[REQUIREMENT]
Only the lines starting at the one with "extrude(amount=0.6)" and ending at the one with "bpy.data.objects.remove(obj)" should be copied, exactly and with both ends kept.

******************************

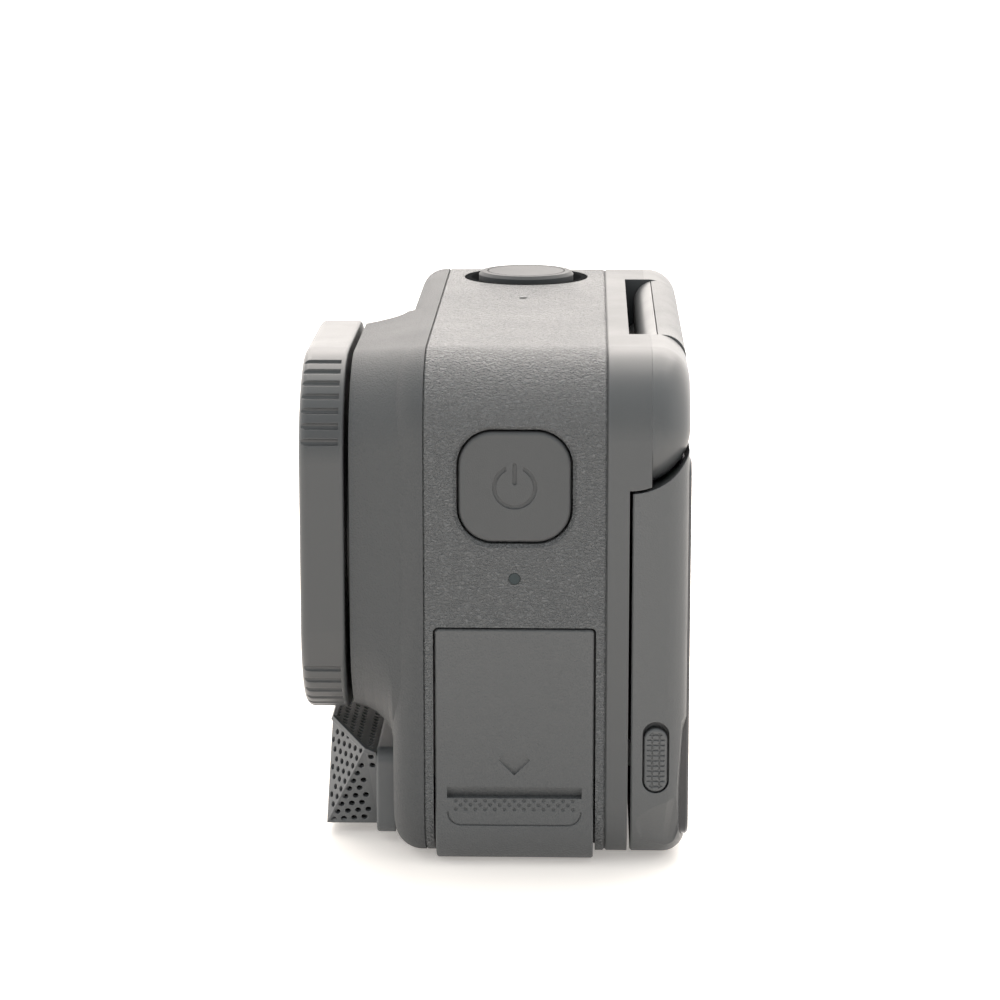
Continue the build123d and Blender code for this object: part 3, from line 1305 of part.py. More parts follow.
with BuildPart() as memory_card:
    with BuildSketch(Plane.XY.offset(card_foot + 0.45)):
        with Locations((-wall_inside + 6.9, 0)):
            Rectangle(13.4, 11.0)
    extrude(amount=0.8)
memory_card.part.label = "memory_card"
export_step(memory_card.part, "parts/memory_card.step")

# ---------------------------------------------------------------- boards inside
board_left = -wall_inside + sleeve_depth + 2.4
board_right = bay_plate_x - 0.6
board_front = 1.8
board_top = HEIGHT - WALL - 2.4

wide_foot = bay_foot + 3.4
wide_top = light_z - 4.0
narrow_right = button_board_x - 2
with BuildPart() as main_board:
    with BuildSketch(across(board_front + 1.0)):
        with Locations(((board_left + board_right) / 2, (wide_foot + wide_top) / 2)):
            Rectangle(board_right - board_left, wide_top - wide_foot)
        with Locations(((board_left + narrow_right - 3) / 2, (6.6 + board_top) / 2)):
            Rectangle(narrow_right - 3 - board_left, board_top - 6.6)
    extrude(amount=1.0)
main_board.part.label = "main_board"
export_step(main_board.part, "parts/main_board.step")

with BuildPart() as board_chips:
    with BuildSketch(across(board_front + 2.6)):
        with Locations((board_left + 9, board_top - 12)):
            RectangleRounded(13.0, 13.0, 0.5)
        with Locations((board_left + 8, 16.0)):
            RectangleRounded(9.0, 11.0, 0.5)
    extrude(amount=1.6)
board_chips.part.label = "board_chips"
export_step(board_chips.part, "parts/board_chips.step")

with BuildPart() as heat_spreader:
    with BuildSketch(across(frame_rear - 0.2)):
        with Locations(((board_left + board_right) / 2 - 0.8, (7.6 + board_top) / 2)):
            RectangleRounded(board_right - board_left - 5, board_top - 7.6, 1.5)
    extrude(amount=1.2)
    with BuildSketch(across(frame_rear - 1.4)):
        with Locations((board_left + 9, board_top - 12)):
            Rectangle(12.0, 12.0)
    extrude(amount=frame_rear - 1.4 - board_front - 2.65)
heat_spreader.part.label = "heat_spreader"
export_step(heat_spreader.part, "parts/heat_spreader.step")

with BuildPart() as speaker:
    with BuildSketch(Plane.XY.offset(WALL)):
        with Locations((-side + 11.5, -5.0)):
            RectangleRounded(9.0, 6.4, 1.0)
    extrude(amount=3.4)
speaker.part.label = "speaker"
export_step(speaker.part, "parts/speaker.step")

# ---------------------------------------------------------------- mounting plate
with BuildPart() as mount_plate:
    with BuildSketch(Plane.XY):
        RectangleRounded(MOUNT_LENGTH, MOUNT_WIDTH, 2.0 - FIT)
        with GridLocations(MOUNT_LENGTH - 5, MOUNT_WIDTH - 5, 2, 2):
            Circle(0.7, mode=Mode.SUBTRACT)
        with GridLocations(MOUNT_LENGTH - 2 * NOTCH, 1, 2, 1):
            Rectangle(NOTCH, 5.0, mode=Mode.SUBTRACT)
    extrude(amount=MOUNT_THICKNESS - FIT)
    with BuildSketch(Plane.XY):
        with GridLocations(MOUNT_LENGTH - 5, MOUNT_WIDTH - 5, 2, 2):
            Circle(1.25)
    extrude(amount=0.65, mode=Mode.SUBTRACT)
mount_plate.part.label = "mount_plate"
export_step(mount_plate.part, "parts/mount_plate.step")

with BuildPart() as mount_screws:
    with BuildSketch(Plane.XY.offset(0.05)):
        with GridLocations(MOUNT_LENGTH - 5, MOUNT_WIDTH - 5, 2, 2):
            Circle(1.2)
    extrude(amount=0.6)
    with BuildSketch(Plane.XY.offset(0.65)):
        with GridLocations(MOUNT_LENGTH - 5, MOUNT_WIDTH - 5, 2, 2):
            Circle(0.6)
    extrude(amount=2.4)
    with BuildSketch(Plane.XY):
        with GridLocations(MOUNT_LENGTH - 5, MOUNT_WIDTH - 5, 2, 2):
            RegularPolygon(0.55, 6)
    extrude(amount=0.4, mode=Mode.SUBTRACT)
mount_screws.part.label = "mount_screws"
export_step(mount_screws.part, "parts/mount_screws.step")

with BuildPart() as mount_magnets:
    with BuildSketch(Plane.XY.offset(WALL)):
        with GridLocations(14.0, 1, 2, 1):
            Circle(4.0)
    extrude(amount=1.6)
mount_magnets.part.label = "mount_magnets"
export_step(mount_magnets.part, "parts/mount_magnets.step")
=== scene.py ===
"""Looks of the action camera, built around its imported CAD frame."""

import math

import bmesh
import bpy
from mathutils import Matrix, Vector


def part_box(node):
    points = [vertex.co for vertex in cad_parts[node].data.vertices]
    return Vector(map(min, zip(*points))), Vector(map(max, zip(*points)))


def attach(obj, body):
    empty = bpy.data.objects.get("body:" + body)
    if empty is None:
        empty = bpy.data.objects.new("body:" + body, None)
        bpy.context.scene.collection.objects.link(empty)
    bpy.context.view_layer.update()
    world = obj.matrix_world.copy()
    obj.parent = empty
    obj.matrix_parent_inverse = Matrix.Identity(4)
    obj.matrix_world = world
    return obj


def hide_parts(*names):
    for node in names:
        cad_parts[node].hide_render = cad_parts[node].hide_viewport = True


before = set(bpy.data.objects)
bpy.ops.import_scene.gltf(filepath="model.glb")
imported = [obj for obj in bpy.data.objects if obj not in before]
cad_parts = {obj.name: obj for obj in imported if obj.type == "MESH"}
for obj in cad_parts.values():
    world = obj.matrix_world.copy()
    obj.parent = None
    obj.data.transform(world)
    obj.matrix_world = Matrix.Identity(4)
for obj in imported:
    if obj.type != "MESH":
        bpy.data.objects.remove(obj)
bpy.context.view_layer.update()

# Studio: a pale, slightly glowing floor that fades to a white backdrop, one big soft light
# overhead and two small ones, and the view onto the side with the power button.
mm = 0.001


def put(tree, kind, sockets=None, **settings):
    """Adds a node to a tree. Each socket gets a plain value or the output that feeds it."""
    node = tree.nodes.new(kind)
    for name, value in settings.items():
        setattr(node, name, value)
    for name, value in (sockets or {}).items():
        if isinstance(value, bpy.types.NodeSocket):
            tree.links.new(value, node.inputs[name])
        else:
            node.inputs[name].default_value = value
    return node


def material(name):
    """An empty node material: its tree and its output node."""
    made = bpy.data.materials.new(name)
    made.use_nodes = True
    made.node_tree.nodes.clear()
    return made, made.node_tree, made.node_tree.nodes.new("ShaderNodeOutputMaterial")


bpy.context.scene.view_settings.view_transform = "Standard"

backdrop = bpy.data.worlds.new("white_studio")
backdrop.use_nodes = True
bpy.context.scene.world = backdrop
sky = backdrop.node_tree
sky.nodes.clear()
direction = put(sky, "ShaderNodeTexCoord")
split = put(sky, "ShaderNodeSeparateXYZ", {0: direction.outputs["Generated"]})
glow = put(
    sky,
    "ShaderNodeMapRange",
    {"Value": split.outputs["X"], "From Min": -1.0, "From Max": 1.0, "To Min": 2.9, "To Max": 0.56},
)
side = put(
    sky, "ShaderNodeMapRange", {"Value": split.outputs["X"], "From Min": -0.6, "From Max": 0.6}
)
hue = put(
    sky,
    "ShaderNodeMix",
    {0: side.outputs["Result"], 6: (1.0, 0.945, 0.90, 1.0), 7: (0.93, 0.98, 1.0, 1.0)},
    data_type="RGBA",
)
white = put(
    sky,
    "ShaderNodeBackground",
    {"Color": hue.outputs[2], "Strength": glow.outputs["Result"]},
)
put(sky, "ShaderNodeOutputWorld", {"Surface": white.outputs[0]})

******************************

[EXPECTED ANSWER]
    extrude(amount=0.6)
    with BuildSketch(Plane.XY.offset(0.65)):
        with GridLocations(MOUNT_LENGTH - 5, MOUNT_WIDTH - 5, 2, 2):
            Circle(0.6)
    extrude(amount=2.4)
    with BuildSketch(Plane.XY):
        with GridLocations(MOUNT_LENGTH - 5, MOUNT_WIDTH - 5, 2, 2):
            RegularPolygon(0.55, 6)
    extrude(amount=0.4, mode=Mode.SUBTRACT)
mount_screws.part.label = "mount_screws"
export_step(mount_screws.part, "parts/mount_screws.step")

with BuildPart() as mount_magnets:
    with BuildSketch(Plane.XY.offset(WALL)):
        with GridLocations(14.0, 1, 2, 1):
            Circle(4.0)
    extrude(amount=1.6)
mount_magnets.part.label = "mount_magnets"
export_step(mount_magnets.part, "parts/mount_magnets.step")
=== scene.py ===
"""Looks of the action camera, built around its imported CAD frame."""

import math

import bmesh
import bpy
from mathutils import Matrix, Vector


def part_box(node):
    points = [vertex.co for vertex in cad_parts[node].data.vertices]
    return Vector(map(min, zip(*points))), Vector(map(max, zip(*points)))


def attach(obj, body):
    empty = bpy.data.objects.get("body:" + body)
    if empty is None:
        empty = bpy.data.objects.new("body:" + body, None)
        bpy.context.scene.collection.objects.link(empty)
    bpy.context.view_layer.update()
    world = obj.matrix_world.copy()
    obj.parent = empty
    obj.matrix_parent_inverse = Matrix.Identity(4)
    obj.matrix_world = world
    return obj


def hide_parts(*names):
    for node in names:
        cad_parts[node].hide_render = cad_parts[node].hide_viewport = True


before = set(bpy.data.objects)
bpy.ops.import_scene.gltf(filepath="model.glb")
imported = [obj for obj in bpy.data.objects if obj not in before]
cad_parts = {obj.name: obj for obj in imported if obj.type == "MESH"}
for obj in cad_parts.values():
    world = obj.matrix_world.copy()
    obj.parent = None
    obj.data.transform(world)
    obj.matrix_world = Matrix.Identity(4)
for obj in imported:
    if obj.type != "MESH":
        bpy.data.objects.remove(obj)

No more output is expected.